Mounting frustration

Employee frustration on the Personal Travel Time (PTT) issue has been building since September 2012 when the Openreach put new recruits outside the existing Parking at Home Policy, with no agreed commute time. Massive recruitment since the subsequent introduction of Workforce 2020 contracts in 2014 has meant the percentage of engineers expected to give PTT has risen from a tiny minority to a narrow majority in just five years.

Suspicions have been steadily mounting that some managers now ‘expect’ PTT to  be given as a norm – and that some are deliberately allocating work to extract the maximum possible time from individuals with PTT in their contracts.

To date such concerns have centred squarely on Service Delivery (SD) –  with those in Fibre Network Delivery (FND) generally spared the expectation of having to give PTT, despite the fact that contracts issued since September 2012 contracts technically include it.

That, however, may be starting to change. Just this week CWU headquarters has been alerted to an instance in the South West where 10 FND members from Bristol were allotted work in Salisbury and expected to give two hours PTT every day.

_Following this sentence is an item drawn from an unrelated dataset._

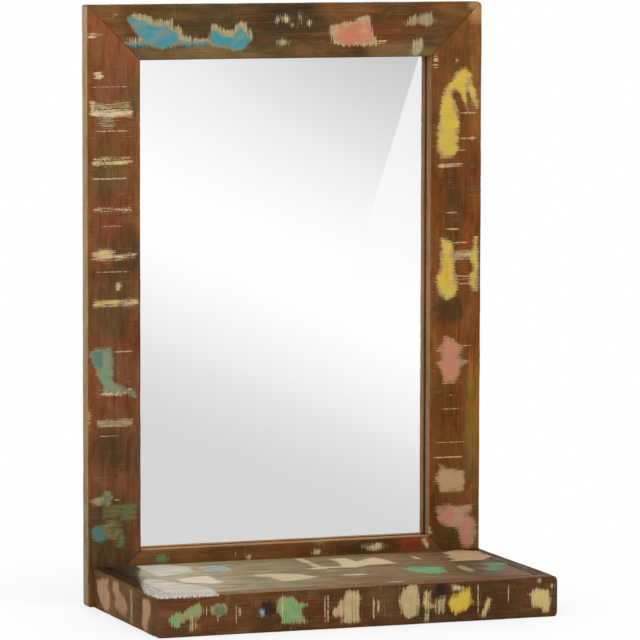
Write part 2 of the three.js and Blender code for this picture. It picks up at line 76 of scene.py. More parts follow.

Two of the squad have been told that onerous travel time requirement may last until April – though that is currently being disputed by the CWU.

“The worry must be that, as the requirement to move people to do the Fibre City work steps up, PTT is beginning to have an impact in FND,” warns the union’s national officer for Openreach, Davie Bowman.

“A similar situation previously bubbled within the Chief Engineer’s business unit in Scotland – and, while we managed to nip that in the bud, meaning that those affected are now being appropriately compensated, the danger of PTT creeping in to areas where it is not currently applied is obvious.

“With more and more people having their working week extended by PTT, it’s not rocket science that the company will be tempted to ‘normalise’ this unacceptable situation by trying to extend it to everybody.

“That’s why it’s absolutely essential that CWU members across Openreach stand together on this issue  -regardless of whether or not they are currently affected.”

As such Davie stresses that it’s crucial that those in FND, and even members in desk roles who benefit from a clear ‘log-on/log-off’ policy, don’t consider themselves immune from a ‘time theft’ that is currently most prevalent amongst engineers with seven or less years’ service in SD.

“If we can win the argument that PTT is wrong for those to whom it is currently being applied, we’ll be securing an important principle for everyone,” he concludes.

“That’s why everyone in Openreach should show solidarity with their PTT contract colleagues by  signing the CWU’s Our Hourspetition immediately.”

Click here to sign the Our Hours petition.

Blazing a trail in Wales…

From Carmarthen in the south, right the way to a final photoshoot at Mount Snowdon in the north, last week’s Our Hours tour of Wales & The Marches was nothing if not ambitious.

Taking in no fewer than 13 workplace visits and a CWU branch meeting along the way, six volunteers from the region’s three T&FS branches climbed metaphorical mountains to highlight the injustice of PTT – speaking to hundreds of members and securing an impressive spike in the number of signatures on the union’s Our Hours petition in the process

Throughout the slightly surreal five-day escapade the self-styled ‘CWU time bandits’ remained resolutely in costume – transforming themselves into a motley crew of cartoon-style robbers to amplify the ‘time theft’ message.

Heavily utilising social media throughout , the stunt – which included daily video updates including interview with members and footage of the ‘time bandits’ at a series of iconic locations – reached considerably more members than were seen face-to-face. Targeting a total Openreach membership in Wales & The Marches of around 2,000, South Wales Branch’s Twitter account alone received more than 5,700 impressions during the week, including nearly 3,000 video views. A further 1,952 hits were secured on the Branch’s Facebook page – while the total number of impressions across the social media platforms and websites of the three participating branches topped 40,000.

Amongst the most poignant videos was an interview with two young Service Delivery members in Carmarthen who explained how the PTT they have to give at either end of the working day means they barely get to see their new-born babies awake. See video here. 

Reflecting on a successful week of campaigning, the CWU’s regional Openreach co-ordinator for Wales & The Marches Graham Colk said: “We had a great reception everywhere we went – not just from those already impacted by PTT, but also those who aren’t – so it was definitely worthwhile.”

Insisting that, despite their comic-book crook appearance throughout the Tour, the key protagonists had, in reality, played the role of modern-day Robin Hoods, Graham concluded: “All the union reps involved took annual leave to participate – so in effect we gave our time to try to get our members’ time back. I think that’s quite symbolic of what the union is all about.”